AIM OF THE TASK: The lines below are to be quoted exactly, from the first through the one that contains "socket.default_value = value".

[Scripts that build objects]
---

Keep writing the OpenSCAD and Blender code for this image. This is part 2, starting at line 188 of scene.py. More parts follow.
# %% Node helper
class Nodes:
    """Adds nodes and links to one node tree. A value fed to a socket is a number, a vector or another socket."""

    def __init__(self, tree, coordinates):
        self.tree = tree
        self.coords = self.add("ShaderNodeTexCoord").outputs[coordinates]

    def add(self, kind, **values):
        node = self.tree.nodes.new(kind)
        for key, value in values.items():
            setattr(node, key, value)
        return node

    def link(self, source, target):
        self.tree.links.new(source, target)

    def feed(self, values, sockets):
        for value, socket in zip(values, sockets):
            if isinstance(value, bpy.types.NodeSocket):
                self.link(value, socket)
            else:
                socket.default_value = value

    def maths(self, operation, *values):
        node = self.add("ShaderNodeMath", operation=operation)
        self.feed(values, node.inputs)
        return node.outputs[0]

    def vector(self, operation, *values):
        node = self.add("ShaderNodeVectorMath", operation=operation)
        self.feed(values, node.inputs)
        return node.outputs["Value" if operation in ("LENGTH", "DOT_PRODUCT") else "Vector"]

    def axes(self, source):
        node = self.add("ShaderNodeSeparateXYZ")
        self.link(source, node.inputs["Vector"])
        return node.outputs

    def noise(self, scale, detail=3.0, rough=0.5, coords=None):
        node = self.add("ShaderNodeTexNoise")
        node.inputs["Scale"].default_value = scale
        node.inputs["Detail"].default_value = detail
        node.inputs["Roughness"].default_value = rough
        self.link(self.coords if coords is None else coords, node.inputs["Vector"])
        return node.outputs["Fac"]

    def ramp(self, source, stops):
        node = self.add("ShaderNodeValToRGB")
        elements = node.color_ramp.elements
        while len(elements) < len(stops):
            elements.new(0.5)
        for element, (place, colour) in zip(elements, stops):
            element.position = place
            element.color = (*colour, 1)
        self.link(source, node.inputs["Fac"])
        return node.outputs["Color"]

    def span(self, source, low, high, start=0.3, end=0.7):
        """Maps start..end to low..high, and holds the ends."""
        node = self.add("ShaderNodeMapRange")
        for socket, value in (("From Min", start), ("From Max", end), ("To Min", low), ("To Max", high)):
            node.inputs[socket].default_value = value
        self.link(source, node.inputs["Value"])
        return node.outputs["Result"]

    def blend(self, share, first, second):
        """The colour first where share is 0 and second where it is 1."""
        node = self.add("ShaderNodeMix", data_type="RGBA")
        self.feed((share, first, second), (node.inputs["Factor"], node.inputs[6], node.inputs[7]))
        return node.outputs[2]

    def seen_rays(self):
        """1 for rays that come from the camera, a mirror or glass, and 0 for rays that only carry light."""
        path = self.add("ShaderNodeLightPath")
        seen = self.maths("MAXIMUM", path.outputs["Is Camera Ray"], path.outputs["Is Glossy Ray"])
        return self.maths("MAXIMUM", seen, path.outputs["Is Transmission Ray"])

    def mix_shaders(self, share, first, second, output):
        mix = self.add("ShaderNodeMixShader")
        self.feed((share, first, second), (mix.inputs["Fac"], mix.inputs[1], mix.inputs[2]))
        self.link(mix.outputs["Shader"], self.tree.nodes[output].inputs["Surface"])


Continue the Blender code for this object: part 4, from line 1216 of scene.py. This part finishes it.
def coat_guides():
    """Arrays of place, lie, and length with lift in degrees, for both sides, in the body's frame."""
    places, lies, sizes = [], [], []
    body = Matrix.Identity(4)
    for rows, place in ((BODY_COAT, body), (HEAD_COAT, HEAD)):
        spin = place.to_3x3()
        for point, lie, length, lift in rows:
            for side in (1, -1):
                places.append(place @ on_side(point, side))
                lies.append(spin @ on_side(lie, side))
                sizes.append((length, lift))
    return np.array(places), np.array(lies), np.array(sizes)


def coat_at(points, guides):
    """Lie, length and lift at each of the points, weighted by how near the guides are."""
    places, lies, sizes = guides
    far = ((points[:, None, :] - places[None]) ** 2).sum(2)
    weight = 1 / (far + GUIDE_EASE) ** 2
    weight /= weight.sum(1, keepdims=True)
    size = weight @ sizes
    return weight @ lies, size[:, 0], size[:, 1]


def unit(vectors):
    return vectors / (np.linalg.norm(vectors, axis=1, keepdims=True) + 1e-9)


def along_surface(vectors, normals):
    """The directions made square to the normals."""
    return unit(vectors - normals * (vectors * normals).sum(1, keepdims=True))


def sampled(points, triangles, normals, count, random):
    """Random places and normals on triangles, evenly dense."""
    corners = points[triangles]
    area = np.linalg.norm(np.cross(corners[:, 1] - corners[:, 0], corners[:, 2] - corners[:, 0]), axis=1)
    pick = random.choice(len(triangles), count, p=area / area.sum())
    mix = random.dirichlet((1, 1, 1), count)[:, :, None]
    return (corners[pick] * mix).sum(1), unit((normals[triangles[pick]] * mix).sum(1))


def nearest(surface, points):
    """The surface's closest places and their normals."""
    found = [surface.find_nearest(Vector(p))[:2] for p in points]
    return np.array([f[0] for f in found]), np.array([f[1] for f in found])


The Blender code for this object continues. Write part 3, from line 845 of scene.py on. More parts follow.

---

TASK RESPONSE:
Keep writing the OpenSCAD and Blender code for this image. This is part 2, starting at line 188 of scene.py. More parts follow.
# %% Node helper
class Nodes:
    """Adds nodes and links to one node tree. A value fed to a socket is a number, a vector or another socket."""

    def __init__(self, tree, coordinates):
        self.tree = tree
        self.coords = self.add("ShaderNodeTexCoord").outputs[coordinates]

    def add(self, kind, **values):
        node = self.tree.nodes.new(kind)
        for key, value in values.items():
            setattr(node, key, value)
        return node

    def link(self, source, target):
        self.tree.links.new(source, target)

    def feed(self, values, sockets):
        for value, socket in zip(values, sockets):
            if isinstance(value, bpy.types.NodeSocket):
                self.link(value, socket)
            else:
                socket.default_value = value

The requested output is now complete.